BRIEF =>
Reproduce the following material exactly, including every line.

INFORMATION SHOWN =>

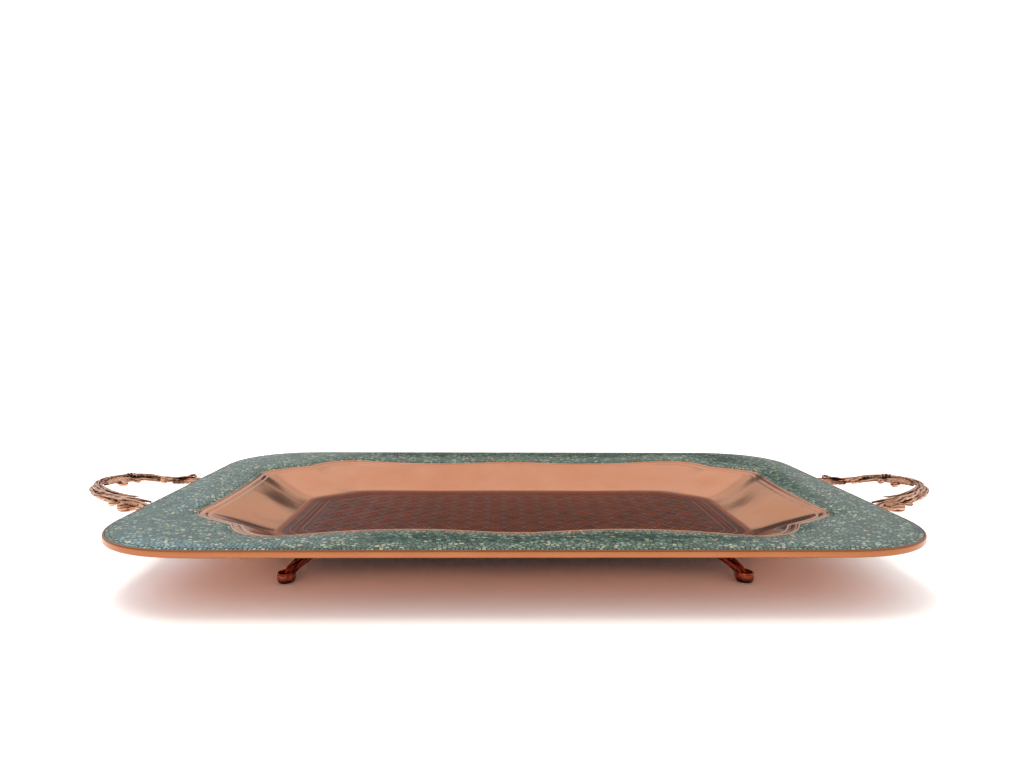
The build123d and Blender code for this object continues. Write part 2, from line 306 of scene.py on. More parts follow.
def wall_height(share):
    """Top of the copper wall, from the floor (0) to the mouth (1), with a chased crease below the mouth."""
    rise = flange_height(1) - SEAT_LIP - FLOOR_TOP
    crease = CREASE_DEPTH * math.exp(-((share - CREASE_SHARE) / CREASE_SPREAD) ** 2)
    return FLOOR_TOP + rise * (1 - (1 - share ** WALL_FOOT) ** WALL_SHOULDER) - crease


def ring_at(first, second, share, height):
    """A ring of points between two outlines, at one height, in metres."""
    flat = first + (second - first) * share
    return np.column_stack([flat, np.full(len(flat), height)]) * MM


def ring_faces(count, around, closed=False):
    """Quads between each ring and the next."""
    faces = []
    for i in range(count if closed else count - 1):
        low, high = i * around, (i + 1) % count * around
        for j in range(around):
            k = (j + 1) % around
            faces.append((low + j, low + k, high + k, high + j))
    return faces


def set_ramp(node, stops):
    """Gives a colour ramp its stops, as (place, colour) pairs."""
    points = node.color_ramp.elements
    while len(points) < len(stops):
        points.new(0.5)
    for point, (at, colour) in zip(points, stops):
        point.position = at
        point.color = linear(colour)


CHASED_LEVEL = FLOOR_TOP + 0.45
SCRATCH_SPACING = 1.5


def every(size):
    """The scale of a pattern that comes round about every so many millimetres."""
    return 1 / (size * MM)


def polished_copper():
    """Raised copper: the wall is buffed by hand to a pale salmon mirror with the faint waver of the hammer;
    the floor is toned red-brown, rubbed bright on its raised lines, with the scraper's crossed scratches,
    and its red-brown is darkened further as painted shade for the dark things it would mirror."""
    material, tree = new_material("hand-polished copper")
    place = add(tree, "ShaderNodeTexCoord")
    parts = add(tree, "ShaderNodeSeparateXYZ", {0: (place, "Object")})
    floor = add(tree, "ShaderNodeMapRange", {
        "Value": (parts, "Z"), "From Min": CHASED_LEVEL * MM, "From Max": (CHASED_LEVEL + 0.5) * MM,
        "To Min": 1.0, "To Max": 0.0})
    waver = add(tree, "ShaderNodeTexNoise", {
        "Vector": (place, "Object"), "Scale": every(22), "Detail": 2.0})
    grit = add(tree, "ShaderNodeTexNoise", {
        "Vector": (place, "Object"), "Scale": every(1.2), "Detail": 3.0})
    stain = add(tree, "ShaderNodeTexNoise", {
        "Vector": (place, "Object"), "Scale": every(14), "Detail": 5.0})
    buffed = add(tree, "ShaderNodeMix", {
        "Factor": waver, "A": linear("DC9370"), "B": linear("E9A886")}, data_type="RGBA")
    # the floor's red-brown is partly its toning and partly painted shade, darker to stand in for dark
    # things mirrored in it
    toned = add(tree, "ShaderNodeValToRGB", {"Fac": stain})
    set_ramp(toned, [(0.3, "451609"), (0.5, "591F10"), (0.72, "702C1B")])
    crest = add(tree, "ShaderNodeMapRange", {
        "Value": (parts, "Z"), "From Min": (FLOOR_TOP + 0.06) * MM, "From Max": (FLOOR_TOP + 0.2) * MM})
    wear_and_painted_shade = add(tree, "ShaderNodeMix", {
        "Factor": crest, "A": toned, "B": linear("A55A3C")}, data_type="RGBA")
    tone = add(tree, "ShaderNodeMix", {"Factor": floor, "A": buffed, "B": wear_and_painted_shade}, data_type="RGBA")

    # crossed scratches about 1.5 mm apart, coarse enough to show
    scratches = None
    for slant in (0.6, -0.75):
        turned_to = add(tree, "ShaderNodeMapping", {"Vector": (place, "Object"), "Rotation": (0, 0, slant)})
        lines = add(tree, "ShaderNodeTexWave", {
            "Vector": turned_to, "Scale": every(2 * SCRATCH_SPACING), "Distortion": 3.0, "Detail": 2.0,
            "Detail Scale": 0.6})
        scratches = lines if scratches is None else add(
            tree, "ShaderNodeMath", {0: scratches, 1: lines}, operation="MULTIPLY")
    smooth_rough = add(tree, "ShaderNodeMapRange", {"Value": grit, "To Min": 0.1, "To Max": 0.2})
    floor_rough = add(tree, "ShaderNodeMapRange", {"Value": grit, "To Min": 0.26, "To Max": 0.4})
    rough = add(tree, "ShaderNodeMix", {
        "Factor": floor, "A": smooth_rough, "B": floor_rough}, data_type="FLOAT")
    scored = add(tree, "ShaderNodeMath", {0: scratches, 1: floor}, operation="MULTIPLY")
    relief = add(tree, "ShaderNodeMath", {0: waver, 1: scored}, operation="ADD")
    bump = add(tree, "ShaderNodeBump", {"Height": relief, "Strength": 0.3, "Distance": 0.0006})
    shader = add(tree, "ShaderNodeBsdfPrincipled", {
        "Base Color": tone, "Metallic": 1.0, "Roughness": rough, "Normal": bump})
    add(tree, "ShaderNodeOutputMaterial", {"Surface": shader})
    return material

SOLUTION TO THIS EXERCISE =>
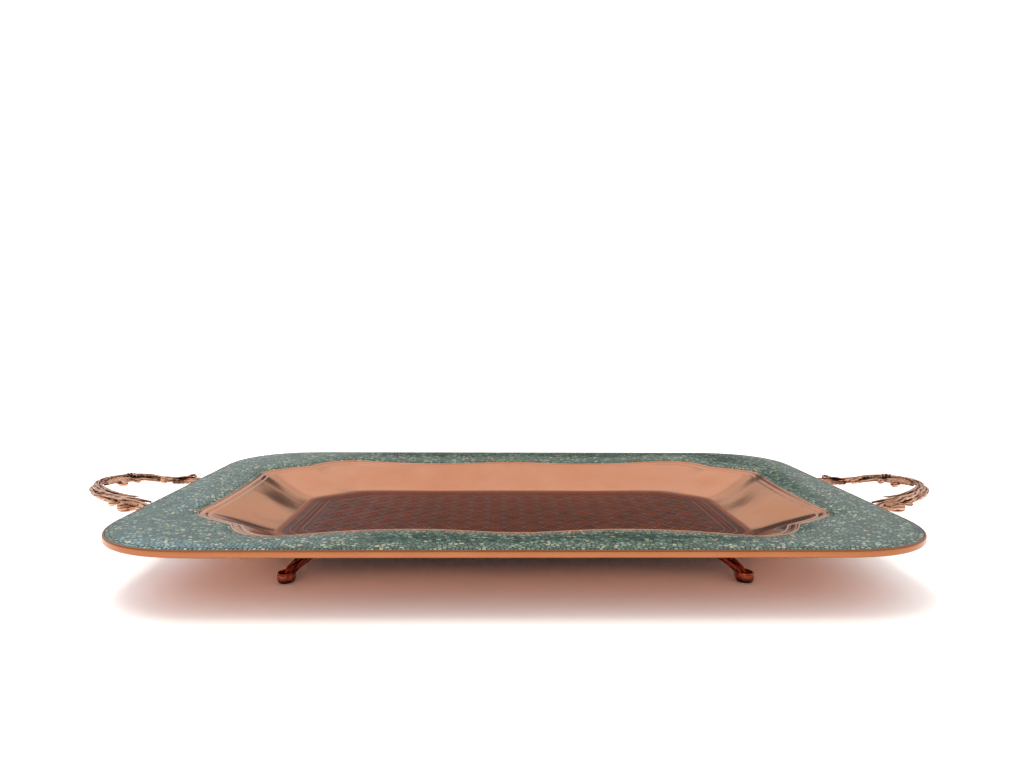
The build123d and Blender code for this object continues. Write part 2, from line 306 of scene.py on. More parts follow.
def wall_height(share):
    """Top of the copper wall, from the floor (0) to the mouth (1), with a chased crease below the mouth."""
    rise = flange_height(1) - SEAT_LIP - FLOOR_TOP
    crease = CREASE_DEPTH * math.exp(-((share - CREASE_SHARE) / CREASE_SPREAD) ** 2)
    return FLOOR_TOP + rise * (1 - (1 - share ** WALL_FOOT) ** WALL_SHOULDER) - crease


def ring_at(first, second, share, height):
    """A ring of points between two outlines, at one height, in metres."""
    flat = first + (second - first) * share
    return np.column_stack([flat, np.full(len(flat), height)]) * MM


def ring_faces(count, around, closed=False):
    """Quads between each ring and the next."""
    faces = []
    for i in range(count if closed else count - 1):
        low, high = i * around, (i + 1) % count * around
        for j in range(around):
            k = (j + 1) % around
            faces.append((low + j, low + k, high + k, high + j))
    return faces


def set_ramp(node, stops):
    """Gives a colour ramp its stops, as (place, colour) pairs."""
    points = node.color_ramp.elements
    while len(points) < len(stops):
        points.new(0.5)
    for point, (at, colour) in zip(points, stops):
        point.position = at
        point.color = linear(colour)


CHASED_LEVEL = FLOOR_TOP + 0.45
SCRATCH_SPACING = 1.5


def every(size):
    """The scale of a pattern that comes round about every so many millimetres."""
    return 1 / (size * MM)


def polished_copper():
    """Raised copper: the wall is buffed by hand to a pale salmon mirror with the faint waver of the hammer;
    the floor is toned red-brown, rubbed bright on its raised lines, with the scraper's crossed scratches,
    and its red-brown is darkened further as painted shade for the dark things it would mirror."""
    material, tree = new_material("hand-polished copper")
    place = add(tree, "ShaderNodeTexCoord")
    parts = add(tree, "ShaderNodeSeparateXYZ", {0: (place, "Object")})
    floor = add(tree, "ShaderNodeMapRange", {
        "Value": (parts, "Z"), "From Min": CHASED_LEVEL * MM, "From Max": (CHASED_LEVEL + 0.5) * MM,
        "To Min": 1.0, "To Max": 0.0})
    waver = add(tree, "ShaderNodeTexNoise", {
        "Vector": (place, "Object"), "Scale": every(22), "Detail": 2.0})
    grit = add(tree, "ShaderNodeTexNoise", {
        "Vector": (place, "Object"), "Scale": every(1.2), "Detail": 3.0})
    stain = add(tree, "ShaderNodeTexNoise", {
        "Vector": (place, "Object"), "Scale": every(14), "Detail": 5.0})
    buffed = add(tree, "ShaderNodeMix", {
        "Factor": waver, "A": linear("DC9370"), "B": linear("E9A886")}, data_type="RGBA")
    # the floor's red-brown is partly its toning and partly painted shade, darker to stand in for dark
    # things mirrored in it
    toned = add(tree, "ShaderNodeValToRGB", {"Fac": stain})
    set_ramp(toned, [(0.3, "451609"), (0.5, "591F10"), (0.72, "702C1B")])
    crest = add(tree, "ShaderNodeMapRange", {
        "Value": (parts, "Z"), "From Min": (FLOOR_TOP + 0.06) * MM, "From Max": (FLOOR_TOP + 0.2) * MM})
    wear_and_painted_shade = add(tree, "ShaderNodeMix", {
        "Factor": crest, "A": toned, "B": linear("A55A3C")}, data_type="RGBA")
    tone = add(tree, "ShaderNodeMix", {"Factor": floor, "A": buffed, "B": wear_and_painted_shade}, data_type="RGBA")

    # crossed scratches about 1.5 mm apart, coarse enough to show
    scratches = None
    for slant in (0.6, -0.75):
        turned_to = add(tree, "ShaderNodeMapping", {"Vector": (place, "Object"), "Rotation": (0, 0, slant)})
        lines = add(tree, "ShaderNodeTexWave", {
            "Vector": turned_to, "Scale": every(2 * SCRATCH_SPACING), "Distortion": 3.0, "Detail": 2.0,
            "Detail Scale": 0.6})
        scratches = lines if scratches is None else add(
            tree, "ShaderNodeMath", {0: scratches, 1: lines}, operation="MULTIPLY")
    smooth_rough = add(tree, "ShaderNodeMapRange", {"Value": grit, "To Min": 0.1, "To Max": 0.2})
    floor_rough = add(tree, "ShaderNodeMapRange", {"Value": grit, "To Min": 0.26, "To Max": 0.4})
    rough = add(tree, "ShaderNodeMix", {
        "Factor": floor, "A": smooth_rough, "B": floor_rough}, data_type="FLOAT")
    scored = add(tree, "ShaderNodeMath", {0: scratches, 1: floor}, operation="MULTIPLY")
    relief = add(tree, "ShaderNodeMath", {0: waver, 1: scored}, operation="ADD")
    bump = add(tree, "ShaderNodeBump", {"Height": relief, "Strength": 0.3, "Distance": 0.0006})
    shader = add(tree, "ShaderNodeBsdfPrincipled", {
        "Base Color": tone, "Metallic": 1.0, "Roughness": rough, "Normal": bump})
    add(tree, "ShaderNodeOutputMaterial", {"Surface": shader})
    return material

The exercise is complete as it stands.